I did not find it hard to put myself in Ali's place, to imagine what he must have felt. I saw him struggling with the suspicions running through his mind, questioning himself. Something had happened, but what? He admitted that he searched constantly for the root of the misunderstanding: a careless word, an inappropriate gesture, a joke in poor taste, a lack of attention, some failure on his part. He continually replayed the last few years of their relationship. There had been no obvious drama, mishap, or misunderstanding. Their friendship had been open and transparent. They told each other everything, confided their secrets in each other. So why this harsh about-face? I think they did not have the same perception of things, that clear divergences existed, but they never brought them up. The story about the apartment was just a pretext. Mamed's wife could never have influenced him to that extent.

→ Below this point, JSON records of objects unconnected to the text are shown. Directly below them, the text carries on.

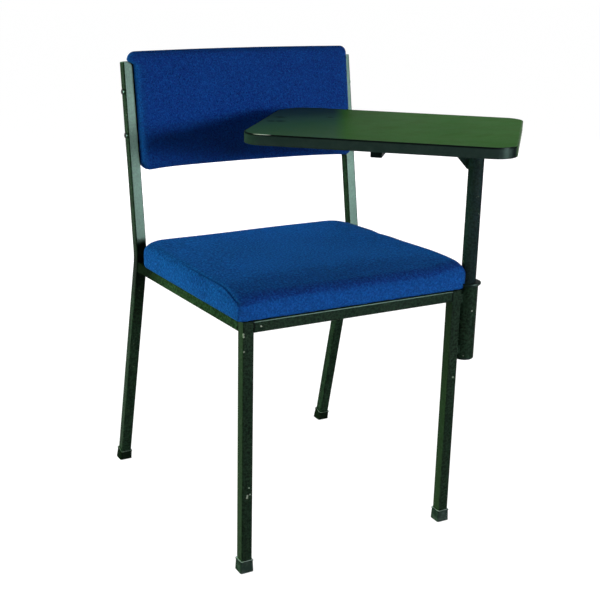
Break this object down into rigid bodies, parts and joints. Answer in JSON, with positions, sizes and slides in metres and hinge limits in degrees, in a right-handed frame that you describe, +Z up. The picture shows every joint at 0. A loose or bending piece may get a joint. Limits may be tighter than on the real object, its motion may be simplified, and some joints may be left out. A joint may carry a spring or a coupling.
{
  "type": "writing tablet chair",
  "caption": "Steel tube side chair with a padded seat and back and a writing tablet on a turning post in a socket beside the front leg.",
  "frame": {"origin": "centre of the overall box at floor level", "axes": "+Z up, -Y the way the sitter faces, +X towards the sitter's left, the side with the writing tablet"},
  "size_m": [0.5992, 0.6508, 0.7976],
  "materials": {
    "frame_paint": "semi-gloss, near-black with a green cast",
    "black_plastic": "matte black",
    "foot_rubber": "matte black",
    "plywood": "raw plywood",
    "blue_fabric": "woven dark blue cloth",
    "dark_screws": "blackened steel",
    "brass_inserts": "plain",
    "tablet_core": "particle board",
    "green_laminate": "fine satin laminate, very dark green",
    "dark_edge": "satin dark edge"
  },
  "bodies": {
    "chair": {"front_leg_left": "frame_paint", "front_leg_right": "frame_paint", "rear_leg_left": "frame_paint", "rear_leg_right": "frame_paint", "front_rail": "frame_paint", "rear_rail": "frame_paint", "side_rail_left": "frame_paint", "side_rail_right": "frame_paint", "upright_caps": "black_plastic", "foot_front_left": "foot_rubber", "foot_front_right": "foot_rubber", "foot_rear_left": "foot_rubber", "foot_rear_right": "foot_rubber", "seat_board": "plywood", "seat_cushion": "blue_fabric", "seat_screws": "dark_screws", "back_panel": "plywood", "back_cushion": "blue_fabric", "back_bolts": "dark_screws", "back_inserts": "brass_inserts", "socket_tube": "frame_paint", "socket_end_cap": "black_plastic", "socket_bush": "black_plastic"},
    "lift": {"post_plug": "black_plastic"},
    "tablet": {"tablet_post": "frame_paint", "post_gusset": "frame_paint", "support_arm": "frame_paint", "cross_bar": "frame_paint", "support_plugs": "black_plastic", "tablet_board": "tablet_core", "tablet_laminate": "green_laminate", "tablet_edge_band": "dark_edge", "tablet_screws": "dark_screws"}
  },
  "joints": [
    {"name": "tablet_lift", "type": "slide", "parent": "chair", "child": "lift", "axis": [0, 0, 1], "range_m": [0, 0.13]},
    {"name": "tablet_swivel", "type": "hinge", "parent": "lift", "child": "tablet", "pos_m": [0.16062, -0.17303, 0.437], "axis": [0, 0, 1], "continuous": true}
  ]
}
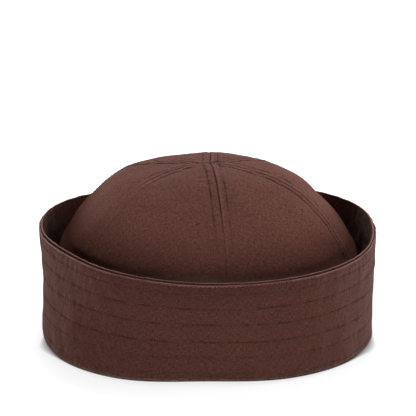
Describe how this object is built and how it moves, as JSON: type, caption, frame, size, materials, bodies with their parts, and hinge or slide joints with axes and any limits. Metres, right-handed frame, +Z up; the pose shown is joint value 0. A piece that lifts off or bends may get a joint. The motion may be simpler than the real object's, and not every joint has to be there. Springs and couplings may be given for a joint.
{
  "type": "sailor cap",
  "caption": "Round sailor cap of brown cotton canvas: a domed crown of wedge panels inside a tall brim that is turned up all the way round and sewn in parallel rows.",
  "frame": {"origin": "on the surface that the cap stands on, under the middle of the brim's outline", "axes": "+Z up through the crown, -Y the front, +X the wearer's left when the front faces forwards"},
  "size_m": [0.2044, 0.1986, 0.103],
  "materials": {
    "brim_canvas": "matte dark brown cotton canvas, sewn in rows round the wall",
    "facing_canvas": "matte dark brown cotton canvas, the reverse of the stitching showing inside the wall",
    "crown_canvas": "matte brown cotton canvas with a topstitched seam between each two panels"
  },
  "bodies": {
    "root": {"brim_outer": "brim_canvas", "brim_facing": "facing_canvas", "crown_front_right": "crown_canvas", "crown_right": "crown_canvas", "crown_back_right": "crown_canvas", "crown_back_left": "crown_canvas", "crown_left": "crown_canvas", "crown_front_left": "crown_canvas"}
  },
  "joints": []
}
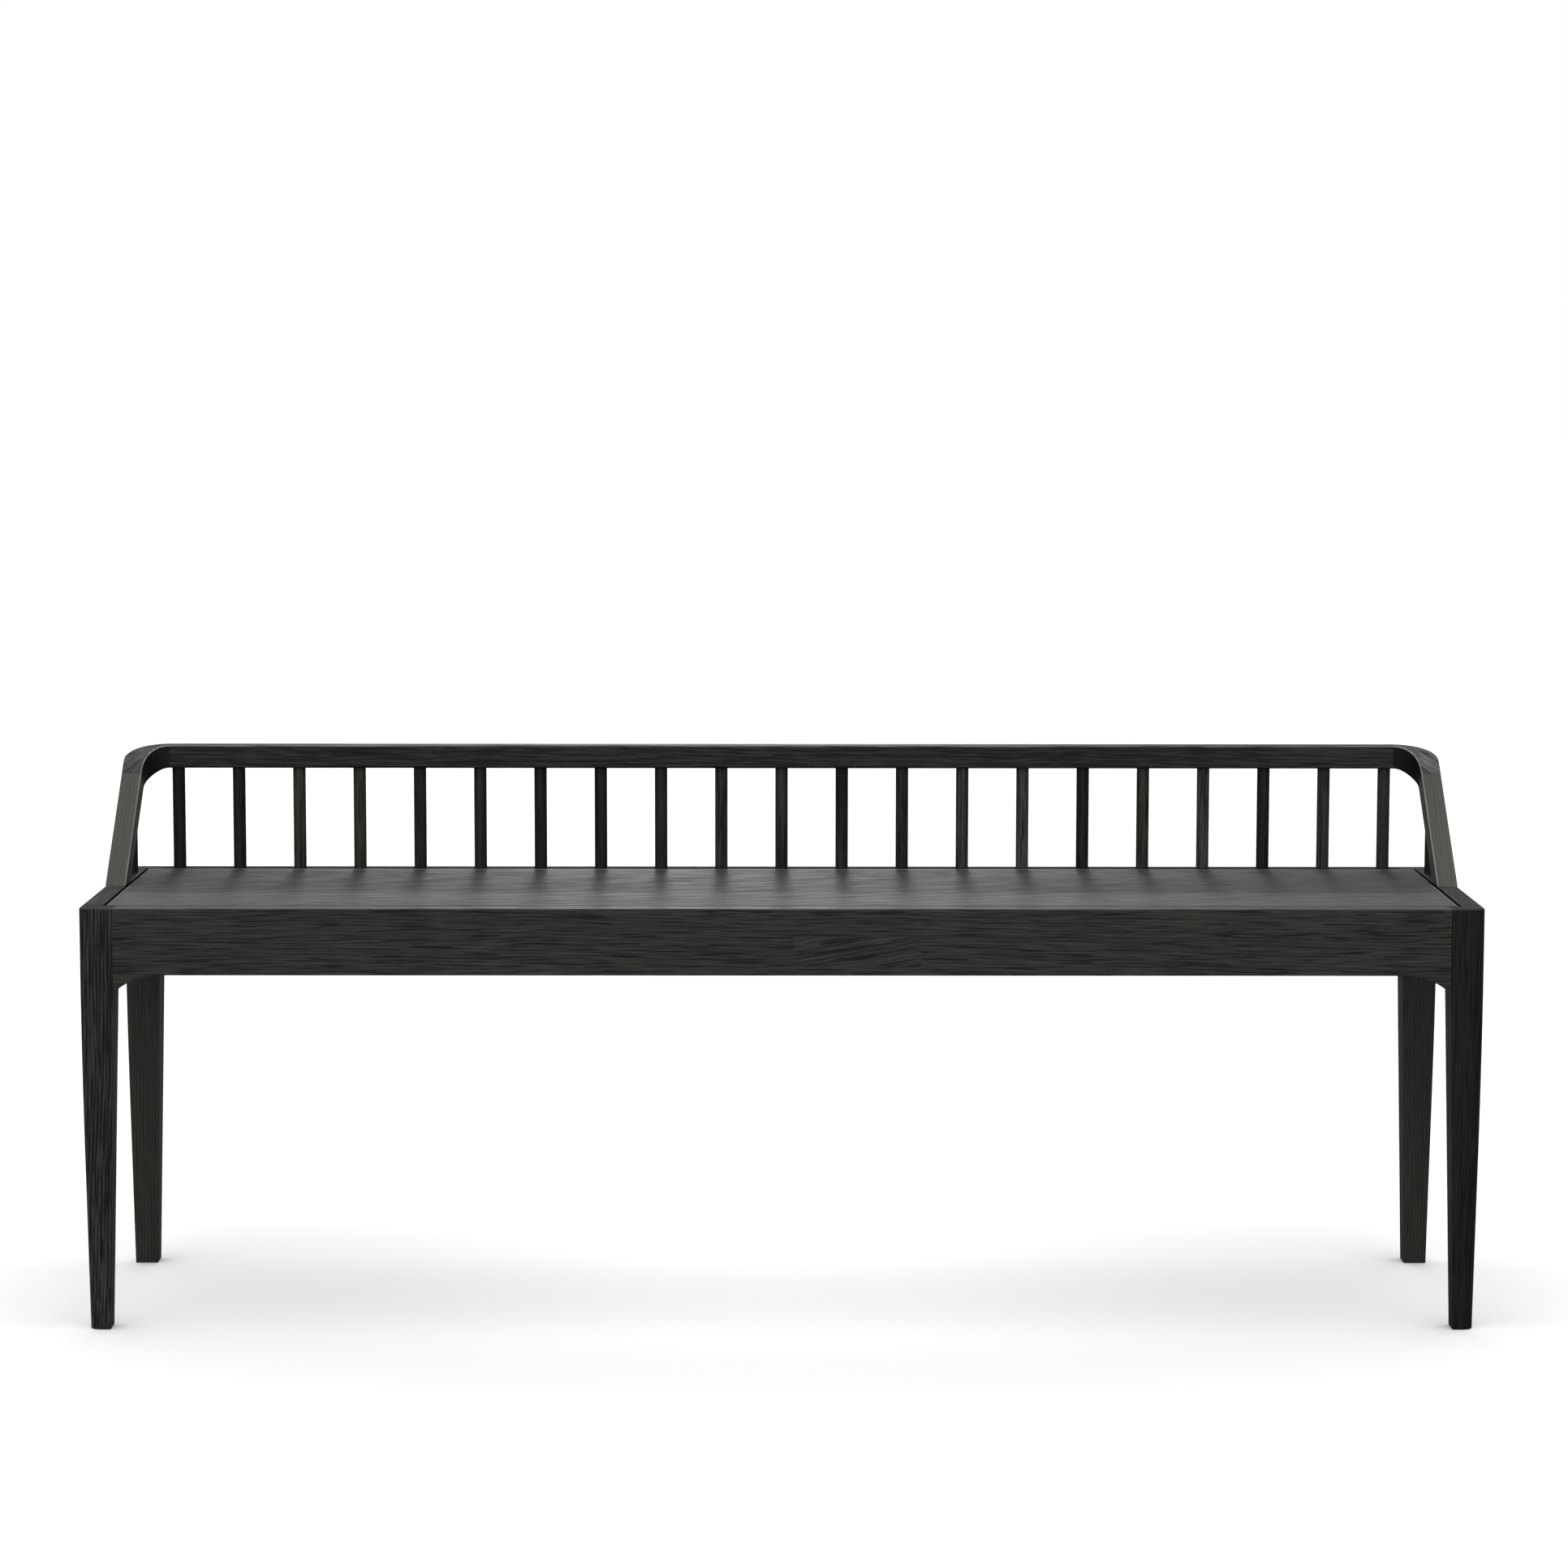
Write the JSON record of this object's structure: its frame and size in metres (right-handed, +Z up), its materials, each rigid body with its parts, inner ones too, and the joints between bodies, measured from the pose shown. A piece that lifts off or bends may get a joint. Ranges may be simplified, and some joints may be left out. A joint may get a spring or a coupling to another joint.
{
  "type": "spindle bench",
  "caption": "Long bench with a flat seat set flush inside its rails, tapered legs, and a low back of slim round spindles under a rail that bends and slopes down to the seat's ends.",
  "frame": {"origin": "On the floor, in the middle of the bench's outline seen from above.", "axes": "X runs along the bench, towards its left as someone sits on it and to the right of someone who faces it. Y runs from the front rail to the back. Z points up."},
  "size_m": [1.46, 0.35, 0.584],
  "materials": {
    "stained_oak": "black stain, satin, open pores",
    "frame_wood": "black stain, matt",
    "dowel_wood": "raw",
    "screw_steel": "zinc plated"
  },
  "bodies": {
    "root": {"arm_corner_dowels": "dowel_wood", "arm_foot_dowels": "dowel_wood", "back_cleat": "frame_wood", "back_left_leg": "stained_oak", "back_rail": "stained_oak", "back_right_leg": "stained_oak", "back_spindle_01": "stained_oak", "back_spindle_02": "stained_oak", "back_spindle_03": "stained_oak", "back_spindle_04": "stained_oak", "back_spindle_05": "stained_oak", "back_spindle_06": "stained_oak", "back_spindle_07": "stained_oak", "back_spindle_08": "stained_oak", "back_spindle_09": "stained_oak", "back_spindle_10": "stained_oak", "back_spindle_11": "stained_oak", "back_spindle_12": "stained_oak", "back_spindle_13": "stained_oak", "back_spindle_14": "stained_oak", "back_spindle_15": "stained_oak", "back_spindle_16": "stained_oak", "back_spindle_17": "stained_oak", "back_spindle_18": "stained_oak", "back_spindle_19": "stained_oak", "back_spindle_20": "stained_oak", "back_spindle_21": "stained_oak", "cleat_rail_screws": "screw_steel", "cleat_seat_screws": "screw_steel", "crest_corner_dowels": "dowel_wood", "crest_rail": "stained_oak", "cross_bearer_1": "frame_wood", "cross_bearer_2": "frame_wood", "cross_bearer_3": "frame_wood", "front_cleat": "frame_wood", "front_left_leg": "stained_oak", "front_rail": "stained_oak", "front_right_leg": "stained_oak", "left_arm": "stained_oak", "left_corner_block": "stained_oak", "left_end_cleat": "frame_wood", "left_side_rail": "stained_oak", "left_side_spindle": "stained_oak", "right_arm": "stained_oak", "right_corner_block": "stained_oak", "right_end_cleat": "frame_wood", "right_side_rail": "stained_oak", "right_side_spindle": "stained_oak", "seat_board_back": "stained_oak", "seat_board_front": "stained_oak", "seat_board_middle": "stained_oak"}
  },
  "joints": []
}
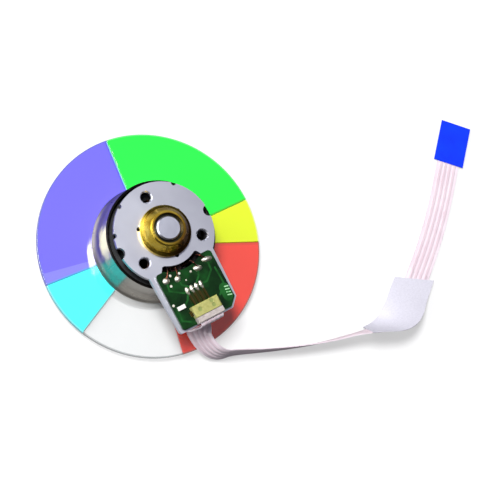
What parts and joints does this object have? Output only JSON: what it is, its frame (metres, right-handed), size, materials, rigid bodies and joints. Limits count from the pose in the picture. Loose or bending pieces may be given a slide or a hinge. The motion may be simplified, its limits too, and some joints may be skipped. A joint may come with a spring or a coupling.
{
  "type": "projector color wheel",
  "caption": "Segmented glass filter ring on a small outer rotor motor with a base plate, terminal board, latching connector and flat cable.",
  "frame": {"origin": "on the motor axis, in the front face of the clamp ring that the part rests on", "axes": "+Z along the motor axis from the filters to the base plate; the terminal board lies towards -Y"},
  "size_m": [0.0968, 0.0605, 0.0162],
  "materials": {
    "plate_aluminium": "satin",
    "boss_brass": "polished",
    "bearing_bronze": "satin",
    "thrust_plastic": "satin",
    "ground_steel": "polished",
    "core_steel": "satin",
    "insulator_plastic": "satin",
    "winding_copper": "gloss",
    "tape_film": "matte",
    "board_mask": "gloss",
    "solder_tin": "gloss",
    "chip_ceramic": "satin",
    "housing_resin": "satin",
    "lock_resin": "satin",
    "contact_tin": "gloss",
    "cable_film": "satin",
    "label_paper": "matte",
    "stiffener_film": "satin",
    "cup_steel": "polished",
    "magnet_ferrite": "matte",
    "clamp_aluminium": "turned",
    "balance_putty": "matte",
    "clear_adhesive": "gloss",
    "filter_green": "polished",
    "filter_blue": "polished",
    "filter_cyan": "polished",
    "filter_clear": "polished",
    "filter_red": "polished",
    "filter_yellow": "polished"
  },
  "bodies": {
    "stator": {"base_plate": "plate_aluminium", "bearing_housing": "boss_brass", "sleeve_bearing": "bearing_bronze", "thrust_plate": "thrust_plastic", "end_cap": "ground_steel", "stator_core": "core_steel", "insulator_lower": "insulator_plastic", "insulator_upper": "insulator_plastic", "stator_coils": "winding_copper", "coil_leads": "winding_copper", "board_tape": "tape_film", "circuit_board": "board_mask", "solder_joints": "solder_tin", "chip_resistor": "chip_ceramic", "connector_housing": "housing_resin", "connector_contacts": "contact_tin", "connector_anchors": "contact_tin", "ribbon_cable": "cable_film", "ribbon_label": "label_paper", "ribbon_stiffener": "stiffener_film", "ribbon_fingers": "contact_tin"},
    "rotor": {"rotor_cup": "cup_steel", "ring_magnet": "magnet_ferrite", "shaft": "ground_steel", "retaining_washer": "thrust_plastic", "clamp_ring": "clamp_aluminium", "balance_putty": "balance_putty", "glass_bond": "clear_adhesive", "glass_green": "filter_green", "glass_blue": "filter_blue", "glass_cyan": "filter_cyan", "glass_clear": "filter_clear", "glass_red": "filter_red", "glass_yellow": "filter_yellow"},
    "lock": {"connector_slider": "lock_resin"}
  },
  "joints": [
    {"name": "wheel_spin", "type": "hinge", "parent": "stator", "child": "rotor", "pos_m": [0, 0, 0.008], "axis": [0, 0, 1], "continuous": true},
    {"name": "lock_slide", "type": "slide", "parent": "stator", "child": "lock", "axis": [0, -1, 0], "range_m": [0, 0.0008]}
  ]
}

Ali had spent three years pondering the cause of this inexplicable breakup. The way he explained it to himself was that Mamed had changed. Time and distance might have played their role in the wear and tear on their relationship. He clung to the image of his friend as a man of his word, a faithful friend, but decided that Mamed had taken another path in life, discovered new horizons, and didn't want to be bound by a relationship that reminded him of his youth and adolescence. Maybe he thought of their friendship as a book he had read too many times. Now it was time to start a new one.

Each time, Ali found the beginning of an explanation but was unable to follow it to the end of the argument. He had heard a story about two Egyptian friends, writers who had chosen to use the same pseudonym. They were so inseparable that people called them twins. They were different but melded together by a bond that had been severely tested in Nasser 's political prisons. When they married, they managed to persuade their spouses that their friendship was sacred, even more important than their conjugal lives. But the Egyptians' story was an exception. The reason they were used as examples was that complete harmony reigned between their families.

Whenever Mamed felt well enough, he worked on his posthumous letter to Ali. As soon as his wife was away and his father was asleep, he wrote. This letter was immensely important to him. Even his illness was eclipsed while he wrote to his friend. When he was writing, he felt better. His ideas were clear. Two doctor friends came to see him from time to time, and told funny stories to cheer him up. They left as soon as they saw that he was tired. They were the jokers among his old gang at medical school. They loved risque stories, and they never ran out of steamy gossip. I no longer felt like telling jokes. I was at Mamed's disposal. I spent hours with him. I didn't ask him anything; I read crime fiction. I kept thinking about this friendship that was ending in drama, and I realized that I had never had a close friend.

One morning, Mamed asked Ghita to bring the children to see him. Ghita called me. It was a Monday in winter, and the sun was shining.

Mamed wanted to speak to the children. Yanis and Adil were conscious of the gravity of the occasion. They held each other's hands, not allowing themselves to cry. "Come here, so I can kiss you both. Stick together no matter what. Take care of each other. Life is beautiful, life awaits you. Be confident, and generous. Do not humiliate or bring shame on anyone. Stick up for yourselves. Go now. Be happy!"

Ghita cried. Mamed put his hands on her eyes. Night entered his room, never to leave it.

Mamed was buried in the cemetery of the Mujahideen, the freedom fighters. It was a simple grave, under a tree. Ali was among the crowd of mourners, one man among many others. His sorrow was immense. He felt alone. I decided not to disturb him.

IV

The Letter

Ali,

I have been carrying this letter within me for years. I have read it and reread it, without actually writing it. From the day when I first grasped the seriousness of my illness, I wanted to spare you. You will find my attitude strange, and probably unfair. It took us more than thirty years to construct our friendship, and I did not want sickness, suffering, and unhappiness to destroy it. You see, I'm your friend, and I did for you what I would have liked you to do for me, had a fatal illness had the temerity to attack you.